= GIVEN TASK =
From the entries below, copy out every line with "handed" in it.

= RECORDED DATA =
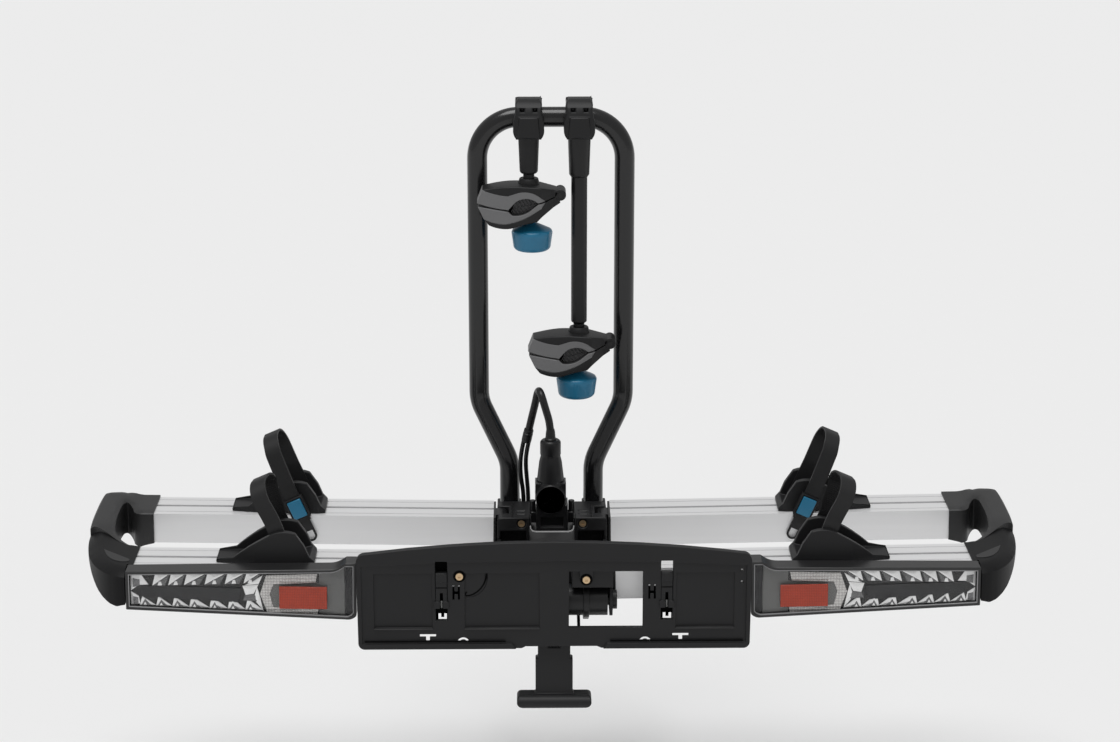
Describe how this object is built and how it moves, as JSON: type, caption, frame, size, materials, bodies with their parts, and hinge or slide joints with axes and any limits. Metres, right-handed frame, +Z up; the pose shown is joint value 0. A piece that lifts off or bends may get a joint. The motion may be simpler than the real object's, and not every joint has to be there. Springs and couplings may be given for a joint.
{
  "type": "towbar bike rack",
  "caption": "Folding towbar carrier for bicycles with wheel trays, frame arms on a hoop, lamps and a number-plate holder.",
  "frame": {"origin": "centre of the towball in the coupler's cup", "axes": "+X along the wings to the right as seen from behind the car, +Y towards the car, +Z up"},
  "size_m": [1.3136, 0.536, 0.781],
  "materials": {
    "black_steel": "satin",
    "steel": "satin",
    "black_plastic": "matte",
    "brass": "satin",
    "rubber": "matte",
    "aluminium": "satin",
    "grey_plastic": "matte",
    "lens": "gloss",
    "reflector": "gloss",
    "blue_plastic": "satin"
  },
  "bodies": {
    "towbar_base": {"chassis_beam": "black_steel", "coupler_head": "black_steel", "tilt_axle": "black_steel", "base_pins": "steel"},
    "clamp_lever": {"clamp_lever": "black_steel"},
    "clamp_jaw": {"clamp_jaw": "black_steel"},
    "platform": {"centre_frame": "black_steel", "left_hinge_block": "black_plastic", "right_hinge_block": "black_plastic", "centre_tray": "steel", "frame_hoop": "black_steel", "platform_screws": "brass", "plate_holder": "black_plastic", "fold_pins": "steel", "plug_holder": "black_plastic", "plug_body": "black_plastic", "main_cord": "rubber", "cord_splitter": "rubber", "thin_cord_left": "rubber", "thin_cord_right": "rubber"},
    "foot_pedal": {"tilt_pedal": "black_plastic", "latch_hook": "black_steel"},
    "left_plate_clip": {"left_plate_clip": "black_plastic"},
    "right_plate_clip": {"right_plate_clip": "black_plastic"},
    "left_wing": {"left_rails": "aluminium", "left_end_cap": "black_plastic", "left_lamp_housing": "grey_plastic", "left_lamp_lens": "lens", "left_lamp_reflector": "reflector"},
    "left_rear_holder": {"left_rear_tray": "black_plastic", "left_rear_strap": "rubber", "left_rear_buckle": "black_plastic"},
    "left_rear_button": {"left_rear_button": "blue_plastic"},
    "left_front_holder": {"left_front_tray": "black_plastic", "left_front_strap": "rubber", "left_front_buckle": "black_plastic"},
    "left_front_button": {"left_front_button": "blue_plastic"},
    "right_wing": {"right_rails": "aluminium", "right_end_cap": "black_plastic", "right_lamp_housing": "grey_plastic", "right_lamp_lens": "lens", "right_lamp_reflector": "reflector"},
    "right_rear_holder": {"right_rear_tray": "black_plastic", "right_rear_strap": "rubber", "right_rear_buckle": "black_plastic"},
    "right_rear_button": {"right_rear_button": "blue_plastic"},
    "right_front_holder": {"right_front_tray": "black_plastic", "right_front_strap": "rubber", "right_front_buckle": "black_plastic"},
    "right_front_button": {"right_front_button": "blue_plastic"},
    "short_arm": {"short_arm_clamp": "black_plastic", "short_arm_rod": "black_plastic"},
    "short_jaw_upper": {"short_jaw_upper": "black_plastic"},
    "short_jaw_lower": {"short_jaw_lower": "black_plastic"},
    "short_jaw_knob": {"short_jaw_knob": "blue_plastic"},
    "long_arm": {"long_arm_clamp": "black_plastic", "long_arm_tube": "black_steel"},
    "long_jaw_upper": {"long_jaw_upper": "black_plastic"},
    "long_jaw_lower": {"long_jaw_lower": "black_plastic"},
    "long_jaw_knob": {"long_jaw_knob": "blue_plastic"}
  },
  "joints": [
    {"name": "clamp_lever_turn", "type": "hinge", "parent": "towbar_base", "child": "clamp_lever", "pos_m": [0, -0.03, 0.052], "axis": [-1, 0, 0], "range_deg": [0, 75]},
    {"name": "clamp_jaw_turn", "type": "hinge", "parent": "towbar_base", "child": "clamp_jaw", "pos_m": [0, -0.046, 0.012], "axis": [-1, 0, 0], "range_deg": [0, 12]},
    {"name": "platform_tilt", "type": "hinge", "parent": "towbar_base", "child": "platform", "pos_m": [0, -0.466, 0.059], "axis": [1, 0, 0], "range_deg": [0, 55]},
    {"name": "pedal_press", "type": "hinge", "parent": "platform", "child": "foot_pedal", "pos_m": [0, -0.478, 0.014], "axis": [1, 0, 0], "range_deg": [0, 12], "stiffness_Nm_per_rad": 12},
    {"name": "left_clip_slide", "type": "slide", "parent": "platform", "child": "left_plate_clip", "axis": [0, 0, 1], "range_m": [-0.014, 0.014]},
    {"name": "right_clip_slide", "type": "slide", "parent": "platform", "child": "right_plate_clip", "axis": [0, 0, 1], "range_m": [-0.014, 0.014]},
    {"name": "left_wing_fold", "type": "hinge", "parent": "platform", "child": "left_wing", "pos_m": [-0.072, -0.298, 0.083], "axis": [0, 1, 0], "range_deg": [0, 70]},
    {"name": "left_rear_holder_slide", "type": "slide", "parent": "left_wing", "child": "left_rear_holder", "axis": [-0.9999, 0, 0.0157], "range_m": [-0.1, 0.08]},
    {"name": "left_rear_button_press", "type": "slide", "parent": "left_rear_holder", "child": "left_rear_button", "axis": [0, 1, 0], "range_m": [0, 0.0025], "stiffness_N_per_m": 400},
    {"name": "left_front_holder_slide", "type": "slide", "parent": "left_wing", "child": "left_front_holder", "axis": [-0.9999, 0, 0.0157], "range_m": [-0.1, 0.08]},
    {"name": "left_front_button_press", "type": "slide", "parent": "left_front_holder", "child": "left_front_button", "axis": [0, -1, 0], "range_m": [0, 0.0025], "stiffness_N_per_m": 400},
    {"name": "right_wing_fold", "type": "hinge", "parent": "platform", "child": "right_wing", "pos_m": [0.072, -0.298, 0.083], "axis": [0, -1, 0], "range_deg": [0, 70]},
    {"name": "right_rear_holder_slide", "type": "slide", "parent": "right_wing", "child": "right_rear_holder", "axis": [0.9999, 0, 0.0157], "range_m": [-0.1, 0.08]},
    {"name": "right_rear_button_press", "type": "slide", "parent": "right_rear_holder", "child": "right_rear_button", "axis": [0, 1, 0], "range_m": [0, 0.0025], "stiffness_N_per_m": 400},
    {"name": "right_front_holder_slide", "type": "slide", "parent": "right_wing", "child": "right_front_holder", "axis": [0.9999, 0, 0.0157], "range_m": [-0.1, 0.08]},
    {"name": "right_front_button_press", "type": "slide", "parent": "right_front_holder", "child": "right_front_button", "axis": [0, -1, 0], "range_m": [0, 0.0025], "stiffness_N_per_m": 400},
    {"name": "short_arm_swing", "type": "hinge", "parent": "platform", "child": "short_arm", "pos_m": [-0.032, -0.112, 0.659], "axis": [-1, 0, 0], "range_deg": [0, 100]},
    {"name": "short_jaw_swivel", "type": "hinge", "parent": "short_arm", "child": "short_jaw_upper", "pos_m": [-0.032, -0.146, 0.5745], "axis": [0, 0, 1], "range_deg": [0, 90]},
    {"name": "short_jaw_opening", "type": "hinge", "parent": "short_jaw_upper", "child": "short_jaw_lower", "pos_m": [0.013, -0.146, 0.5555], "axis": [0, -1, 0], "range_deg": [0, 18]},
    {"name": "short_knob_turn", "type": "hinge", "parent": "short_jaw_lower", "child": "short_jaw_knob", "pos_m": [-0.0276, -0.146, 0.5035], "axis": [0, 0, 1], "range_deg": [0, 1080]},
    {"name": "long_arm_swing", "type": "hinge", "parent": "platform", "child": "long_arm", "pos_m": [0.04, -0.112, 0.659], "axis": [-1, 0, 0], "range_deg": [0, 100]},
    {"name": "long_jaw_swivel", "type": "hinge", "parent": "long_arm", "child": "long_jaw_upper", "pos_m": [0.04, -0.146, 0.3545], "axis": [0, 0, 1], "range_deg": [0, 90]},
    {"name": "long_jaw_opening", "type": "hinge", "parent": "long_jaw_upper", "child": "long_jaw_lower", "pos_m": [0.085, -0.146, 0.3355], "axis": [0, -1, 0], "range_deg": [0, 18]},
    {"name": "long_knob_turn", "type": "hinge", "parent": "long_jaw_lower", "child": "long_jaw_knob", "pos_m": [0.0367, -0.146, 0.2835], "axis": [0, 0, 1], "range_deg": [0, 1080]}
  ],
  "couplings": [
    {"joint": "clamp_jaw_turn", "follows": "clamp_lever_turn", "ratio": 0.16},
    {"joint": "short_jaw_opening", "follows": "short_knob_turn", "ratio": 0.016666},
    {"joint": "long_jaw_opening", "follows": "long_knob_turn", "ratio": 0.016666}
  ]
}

* * *

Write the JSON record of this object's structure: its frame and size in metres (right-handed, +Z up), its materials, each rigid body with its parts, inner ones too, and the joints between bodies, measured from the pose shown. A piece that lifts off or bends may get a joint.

...

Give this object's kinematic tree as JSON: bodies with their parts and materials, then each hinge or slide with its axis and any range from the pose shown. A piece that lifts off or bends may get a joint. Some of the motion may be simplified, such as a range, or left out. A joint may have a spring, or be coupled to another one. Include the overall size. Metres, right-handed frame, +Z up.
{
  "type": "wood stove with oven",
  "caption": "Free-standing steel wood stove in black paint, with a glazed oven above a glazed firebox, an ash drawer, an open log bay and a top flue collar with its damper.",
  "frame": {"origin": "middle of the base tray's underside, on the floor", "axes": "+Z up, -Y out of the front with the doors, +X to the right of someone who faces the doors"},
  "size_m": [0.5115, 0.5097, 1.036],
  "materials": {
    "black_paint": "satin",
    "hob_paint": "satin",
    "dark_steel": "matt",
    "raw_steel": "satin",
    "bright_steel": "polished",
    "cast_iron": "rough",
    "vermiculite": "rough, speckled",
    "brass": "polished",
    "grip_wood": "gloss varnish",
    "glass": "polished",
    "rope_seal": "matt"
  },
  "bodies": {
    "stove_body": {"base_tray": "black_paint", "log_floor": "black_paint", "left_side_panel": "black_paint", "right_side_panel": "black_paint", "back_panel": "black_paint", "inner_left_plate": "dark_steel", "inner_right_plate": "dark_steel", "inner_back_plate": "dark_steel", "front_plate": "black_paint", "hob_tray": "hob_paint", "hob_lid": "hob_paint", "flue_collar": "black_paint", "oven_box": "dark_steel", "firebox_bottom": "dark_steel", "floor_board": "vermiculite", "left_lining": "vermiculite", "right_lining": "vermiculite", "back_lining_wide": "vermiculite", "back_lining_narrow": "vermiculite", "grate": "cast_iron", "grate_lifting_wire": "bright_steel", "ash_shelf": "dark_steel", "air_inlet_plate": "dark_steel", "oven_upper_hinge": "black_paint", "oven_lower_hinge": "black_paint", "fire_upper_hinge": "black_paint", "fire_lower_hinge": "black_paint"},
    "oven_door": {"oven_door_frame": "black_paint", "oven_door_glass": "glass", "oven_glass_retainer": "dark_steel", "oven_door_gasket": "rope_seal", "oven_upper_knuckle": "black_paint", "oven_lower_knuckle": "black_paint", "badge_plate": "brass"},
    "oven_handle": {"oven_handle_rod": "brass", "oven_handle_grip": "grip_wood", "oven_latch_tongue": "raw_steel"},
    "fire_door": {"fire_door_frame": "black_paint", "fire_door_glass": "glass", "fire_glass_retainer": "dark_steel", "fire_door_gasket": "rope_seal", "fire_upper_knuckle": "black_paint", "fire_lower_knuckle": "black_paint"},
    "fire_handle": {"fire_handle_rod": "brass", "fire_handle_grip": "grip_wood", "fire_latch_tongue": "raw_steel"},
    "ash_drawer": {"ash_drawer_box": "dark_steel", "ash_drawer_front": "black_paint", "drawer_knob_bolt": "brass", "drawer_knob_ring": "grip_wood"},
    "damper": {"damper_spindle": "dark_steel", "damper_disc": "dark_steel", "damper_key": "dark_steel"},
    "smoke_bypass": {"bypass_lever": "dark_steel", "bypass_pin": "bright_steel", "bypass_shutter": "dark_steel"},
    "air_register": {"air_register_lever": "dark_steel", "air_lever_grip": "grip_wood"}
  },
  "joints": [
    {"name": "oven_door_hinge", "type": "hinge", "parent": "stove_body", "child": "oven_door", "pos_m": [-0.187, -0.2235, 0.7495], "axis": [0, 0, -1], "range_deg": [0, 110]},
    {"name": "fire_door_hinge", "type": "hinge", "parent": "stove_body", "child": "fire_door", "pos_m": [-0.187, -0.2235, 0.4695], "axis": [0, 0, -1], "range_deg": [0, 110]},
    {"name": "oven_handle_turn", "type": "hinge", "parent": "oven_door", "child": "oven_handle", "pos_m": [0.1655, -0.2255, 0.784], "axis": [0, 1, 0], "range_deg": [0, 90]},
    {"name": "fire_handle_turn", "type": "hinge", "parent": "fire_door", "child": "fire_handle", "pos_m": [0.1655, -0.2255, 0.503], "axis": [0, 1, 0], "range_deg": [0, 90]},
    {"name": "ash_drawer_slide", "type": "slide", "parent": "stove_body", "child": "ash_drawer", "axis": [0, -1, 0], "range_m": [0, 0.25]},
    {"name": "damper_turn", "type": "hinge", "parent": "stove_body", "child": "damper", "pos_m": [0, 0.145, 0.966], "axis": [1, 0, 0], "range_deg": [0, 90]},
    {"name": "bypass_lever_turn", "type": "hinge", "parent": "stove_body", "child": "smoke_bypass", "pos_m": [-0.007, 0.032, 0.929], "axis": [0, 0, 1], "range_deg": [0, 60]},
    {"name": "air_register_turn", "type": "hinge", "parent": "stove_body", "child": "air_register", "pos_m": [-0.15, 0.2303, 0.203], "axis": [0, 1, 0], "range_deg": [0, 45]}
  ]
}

= EXERCISE ANSWER =
Describe how this object is built and how it moves, as JSON: type, caption, frame, size, materials, bodies with their parts, and hinge or slide joints with axes and any limits. Metres, right-handed frame, +Z up; the pose shown is joint value 0. A piece that lifts off or bends may get a joint. The motion may be simpler than the real object's, and not every joint has to be there. Springs and couplings may be given for a joint.
Write the JSON record of this object's structure: its frame and size in metres (right-handed, +Z up), its materials, each rigid body with its parts, inner ones too, and the joints between bodies, measured from the pose shown. A piece that lifts off or bends may get a joint.
Give this object's kinematic tree as JSON: bodies with their parts and materials, then each hinge or slide with its axis and any range from the pose shown. A piece that lifts off or bends may get a joint. Some of the motion may be simplified, such as a range, or left out. A joint may have a spring, or be coupled to another one. Include the overall size. Metres, right-handed frame, +Z up.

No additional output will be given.